▶ INSTRUCTIONS TO FOLLOW:
For every line in the data below that contains "handed", copy the line.

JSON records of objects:
= = = = =

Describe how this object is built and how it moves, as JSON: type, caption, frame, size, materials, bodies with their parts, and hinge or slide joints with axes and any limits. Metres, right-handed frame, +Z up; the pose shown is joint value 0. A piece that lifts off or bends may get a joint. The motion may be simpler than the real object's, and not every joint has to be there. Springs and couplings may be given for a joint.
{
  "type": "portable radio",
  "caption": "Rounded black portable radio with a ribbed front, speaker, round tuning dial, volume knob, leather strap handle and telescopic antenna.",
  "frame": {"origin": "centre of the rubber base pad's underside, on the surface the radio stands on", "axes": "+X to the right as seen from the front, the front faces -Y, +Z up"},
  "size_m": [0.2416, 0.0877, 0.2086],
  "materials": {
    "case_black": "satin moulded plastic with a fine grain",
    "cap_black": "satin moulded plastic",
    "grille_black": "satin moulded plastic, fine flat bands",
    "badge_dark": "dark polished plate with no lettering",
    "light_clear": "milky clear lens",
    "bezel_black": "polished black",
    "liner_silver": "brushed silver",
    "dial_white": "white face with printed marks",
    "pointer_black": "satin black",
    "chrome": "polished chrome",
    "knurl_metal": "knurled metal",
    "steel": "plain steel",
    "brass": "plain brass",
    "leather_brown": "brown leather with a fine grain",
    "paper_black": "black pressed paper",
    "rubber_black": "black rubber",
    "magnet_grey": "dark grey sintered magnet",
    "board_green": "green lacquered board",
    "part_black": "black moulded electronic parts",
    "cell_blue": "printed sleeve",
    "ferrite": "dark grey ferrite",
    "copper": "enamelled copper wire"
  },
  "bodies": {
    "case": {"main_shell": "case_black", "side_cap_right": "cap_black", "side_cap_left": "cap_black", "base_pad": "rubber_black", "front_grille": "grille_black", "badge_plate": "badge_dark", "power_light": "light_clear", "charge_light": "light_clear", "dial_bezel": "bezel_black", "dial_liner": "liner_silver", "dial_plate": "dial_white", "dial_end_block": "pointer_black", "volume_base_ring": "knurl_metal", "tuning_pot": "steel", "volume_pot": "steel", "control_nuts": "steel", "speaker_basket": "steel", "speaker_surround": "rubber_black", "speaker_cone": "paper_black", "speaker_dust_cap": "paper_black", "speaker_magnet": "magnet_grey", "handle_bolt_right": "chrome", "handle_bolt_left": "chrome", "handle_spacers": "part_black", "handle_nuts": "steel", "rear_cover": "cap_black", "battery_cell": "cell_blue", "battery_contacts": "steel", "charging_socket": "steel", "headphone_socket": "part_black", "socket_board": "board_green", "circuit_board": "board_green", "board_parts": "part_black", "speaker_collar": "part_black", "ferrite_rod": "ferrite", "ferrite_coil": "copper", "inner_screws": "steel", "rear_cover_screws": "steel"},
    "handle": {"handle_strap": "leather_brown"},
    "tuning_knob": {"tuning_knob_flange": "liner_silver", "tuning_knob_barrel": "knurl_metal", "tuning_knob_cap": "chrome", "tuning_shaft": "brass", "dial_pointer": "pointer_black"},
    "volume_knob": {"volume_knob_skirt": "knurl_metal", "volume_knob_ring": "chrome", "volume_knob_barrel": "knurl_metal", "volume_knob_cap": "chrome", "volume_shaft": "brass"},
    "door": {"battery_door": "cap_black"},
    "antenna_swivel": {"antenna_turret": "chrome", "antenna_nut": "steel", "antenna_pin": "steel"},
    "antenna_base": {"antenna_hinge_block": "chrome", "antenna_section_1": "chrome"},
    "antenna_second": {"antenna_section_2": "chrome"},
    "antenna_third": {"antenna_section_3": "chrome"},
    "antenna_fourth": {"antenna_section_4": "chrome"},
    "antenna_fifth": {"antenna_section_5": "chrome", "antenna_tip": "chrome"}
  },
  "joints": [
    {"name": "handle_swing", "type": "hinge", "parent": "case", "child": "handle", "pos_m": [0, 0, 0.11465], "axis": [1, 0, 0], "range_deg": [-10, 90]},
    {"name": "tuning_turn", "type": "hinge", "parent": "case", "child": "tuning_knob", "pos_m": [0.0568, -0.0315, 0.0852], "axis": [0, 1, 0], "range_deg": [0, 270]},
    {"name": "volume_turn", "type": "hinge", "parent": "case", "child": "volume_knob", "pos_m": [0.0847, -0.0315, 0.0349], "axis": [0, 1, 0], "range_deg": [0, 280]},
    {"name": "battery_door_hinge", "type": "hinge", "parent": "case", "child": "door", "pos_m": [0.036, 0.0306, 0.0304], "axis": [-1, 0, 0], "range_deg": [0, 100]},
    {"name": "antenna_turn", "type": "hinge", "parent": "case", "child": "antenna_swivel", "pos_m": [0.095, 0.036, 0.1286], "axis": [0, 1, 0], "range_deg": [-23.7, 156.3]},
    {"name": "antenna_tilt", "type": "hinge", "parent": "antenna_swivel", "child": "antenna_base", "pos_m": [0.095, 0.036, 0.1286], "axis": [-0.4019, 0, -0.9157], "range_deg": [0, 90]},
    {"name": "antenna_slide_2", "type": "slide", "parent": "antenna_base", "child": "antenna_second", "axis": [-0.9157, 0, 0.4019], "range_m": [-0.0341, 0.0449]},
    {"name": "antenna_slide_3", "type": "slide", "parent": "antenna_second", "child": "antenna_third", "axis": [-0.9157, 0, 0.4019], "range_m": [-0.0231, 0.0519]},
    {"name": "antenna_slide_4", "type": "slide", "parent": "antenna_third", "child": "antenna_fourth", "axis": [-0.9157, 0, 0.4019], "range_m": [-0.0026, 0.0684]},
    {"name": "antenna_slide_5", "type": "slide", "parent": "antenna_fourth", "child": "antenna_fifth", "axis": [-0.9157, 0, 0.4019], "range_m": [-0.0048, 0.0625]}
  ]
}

= = = = =

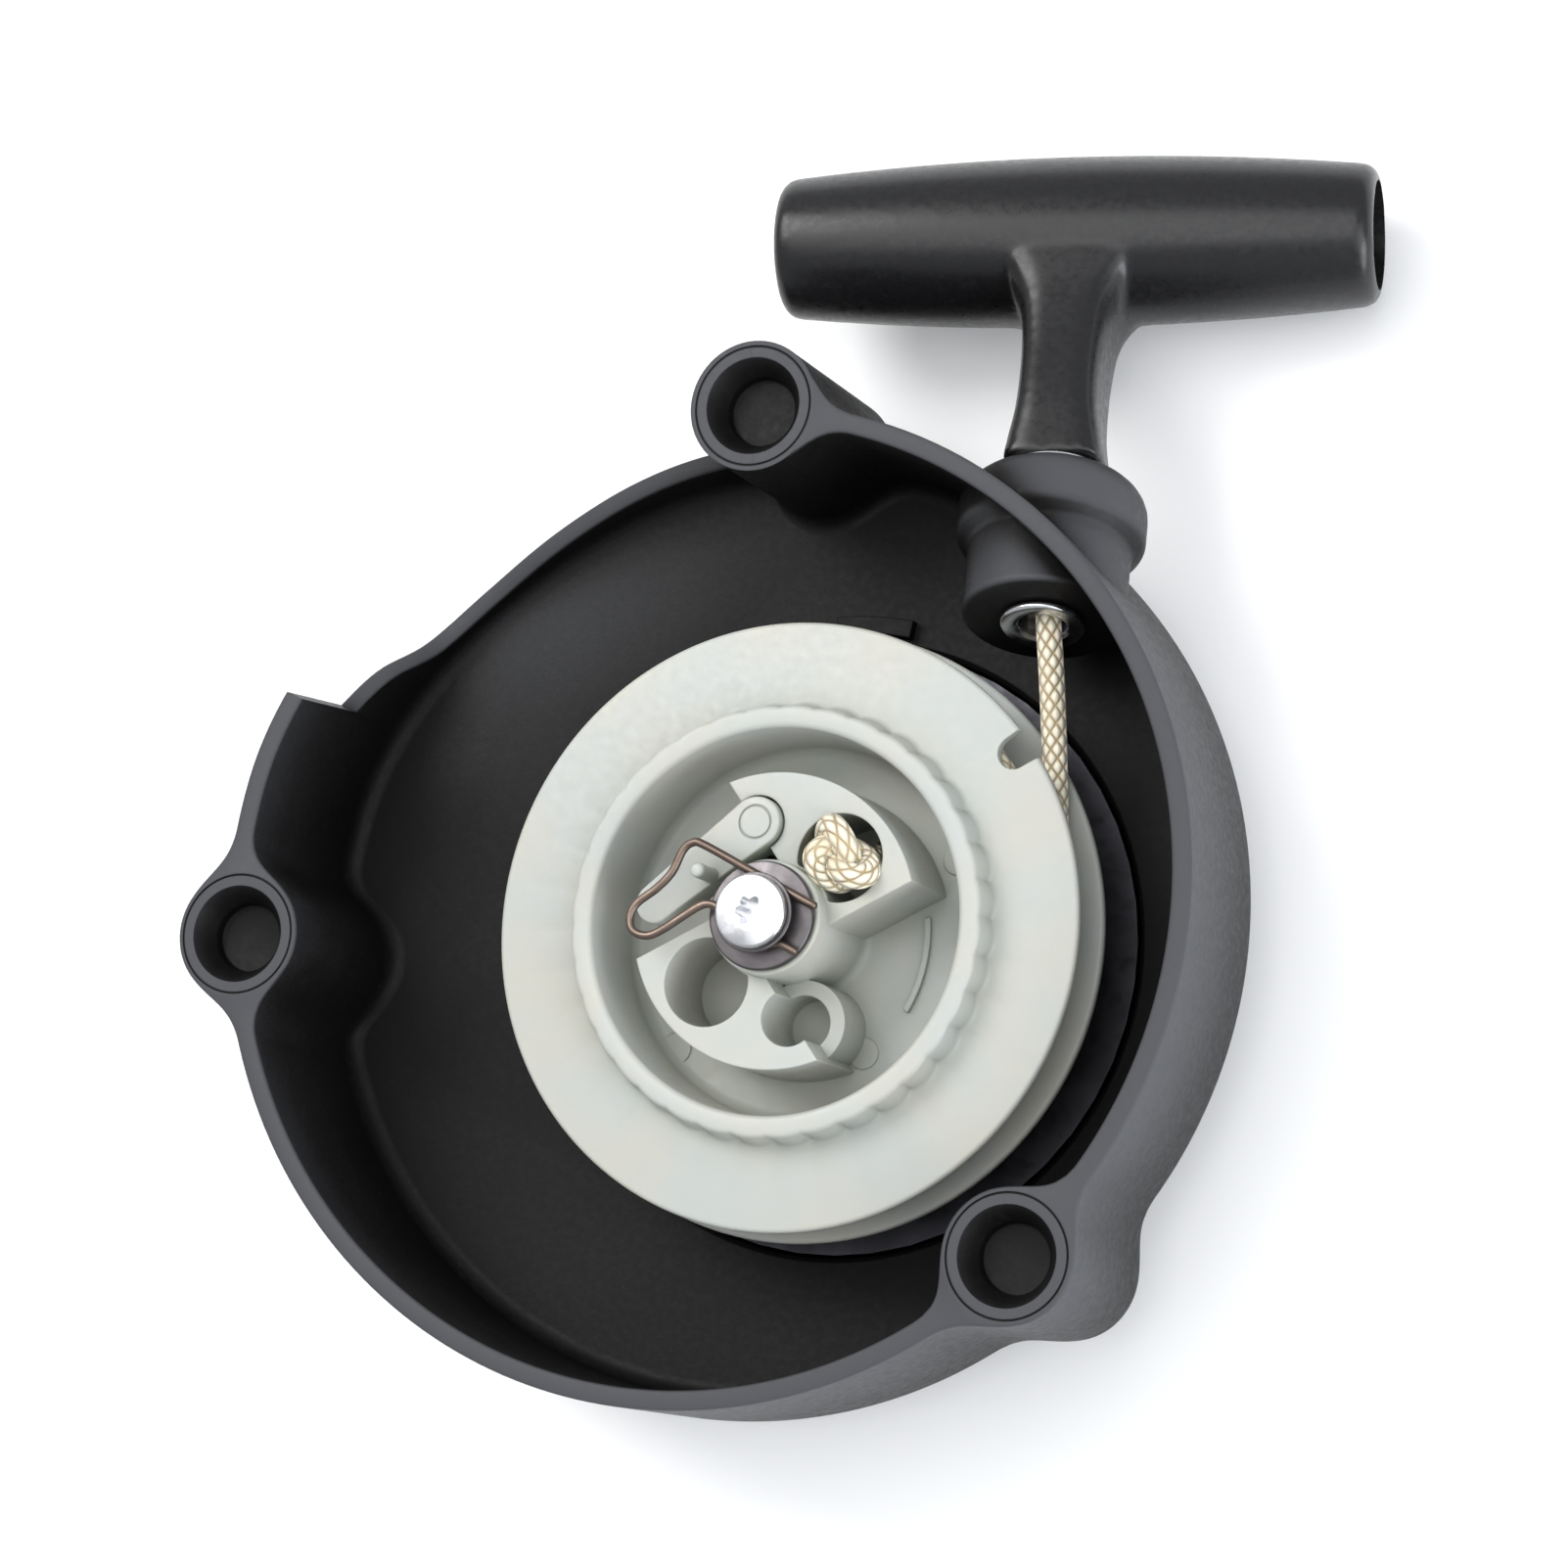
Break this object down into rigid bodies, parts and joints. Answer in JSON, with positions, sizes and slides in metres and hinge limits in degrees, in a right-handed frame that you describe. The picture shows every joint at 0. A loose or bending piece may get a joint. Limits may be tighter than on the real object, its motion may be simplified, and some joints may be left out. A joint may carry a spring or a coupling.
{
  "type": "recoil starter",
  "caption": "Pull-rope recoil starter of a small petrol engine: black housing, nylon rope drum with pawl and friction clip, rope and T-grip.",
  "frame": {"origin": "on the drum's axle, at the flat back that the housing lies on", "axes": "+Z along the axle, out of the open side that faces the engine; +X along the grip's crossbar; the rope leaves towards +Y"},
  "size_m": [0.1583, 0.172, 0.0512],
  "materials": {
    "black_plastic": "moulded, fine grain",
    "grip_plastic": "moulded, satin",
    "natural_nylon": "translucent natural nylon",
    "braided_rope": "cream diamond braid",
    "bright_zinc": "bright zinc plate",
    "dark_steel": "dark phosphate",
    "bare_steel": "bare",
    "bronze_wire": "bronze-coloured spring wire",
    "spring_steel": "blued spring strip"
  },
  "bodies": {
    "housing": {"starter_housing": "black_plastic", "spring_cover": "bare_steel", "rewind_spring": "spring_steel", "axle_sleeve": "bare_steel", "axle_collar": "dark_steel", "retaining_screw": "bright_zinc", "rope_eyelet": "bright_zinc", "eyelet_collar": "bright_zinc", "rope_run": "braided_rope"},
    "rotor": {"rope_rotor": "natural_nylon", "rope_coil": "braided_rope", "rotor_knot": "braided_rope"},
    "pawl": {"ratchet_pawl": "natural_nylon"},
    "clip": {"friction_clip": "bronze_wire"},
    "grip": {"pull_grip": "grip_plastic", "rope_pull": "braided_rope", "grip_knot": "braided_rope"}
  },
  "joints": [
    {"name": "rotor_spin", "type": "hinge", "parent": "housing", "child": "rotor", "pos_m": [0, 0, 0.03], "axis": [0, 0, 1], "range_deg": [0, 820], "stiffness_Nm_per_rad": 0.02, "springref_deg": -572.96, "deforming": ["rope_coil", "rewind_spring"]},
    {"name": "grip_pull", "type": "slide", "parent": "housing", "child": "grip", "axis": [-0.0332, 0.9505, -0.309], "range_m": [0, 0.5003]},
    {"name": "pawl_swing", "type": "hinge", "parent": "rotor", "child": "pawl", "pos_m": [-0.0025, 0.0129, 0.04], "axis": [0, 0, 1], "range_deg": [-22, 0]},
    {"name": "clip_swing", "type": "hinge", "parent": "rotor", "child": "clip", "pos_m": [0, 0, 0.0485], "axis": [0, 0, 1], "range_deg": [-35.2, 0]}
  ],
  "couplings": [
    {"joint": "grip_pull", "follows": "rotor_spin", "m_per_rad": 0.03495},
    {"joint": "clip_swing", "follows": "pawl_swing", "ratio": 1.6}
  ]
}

= = = = =

▶ WRITTEN RESPONSE:
Describe how this object is built and how it moves, as JSON: type, caption, frame, size, materials, bodies with their parts, and hinge or slide joints with axes and any limits. Metres, right-handed frame, +Z up; the pose shown is joint value 0. A piece that lifts off or bends may get a joint. The motion may be simpler than the real object's, and not every joint has to be there. Springs and couplings may be given for a joint.
Break this object down into rigid bodies, parts and joints. Answer in JSON, with positions, sizes and slides in metres and hinge limits in degrees, in a right-handed frame that you describe. The picture shows every joint at 0. A loose or bending piece may get a joint. Limits may be tighter than on the real object, its motion may be simplified, and some joints may be left out. A joint may carry a spring or a coupling.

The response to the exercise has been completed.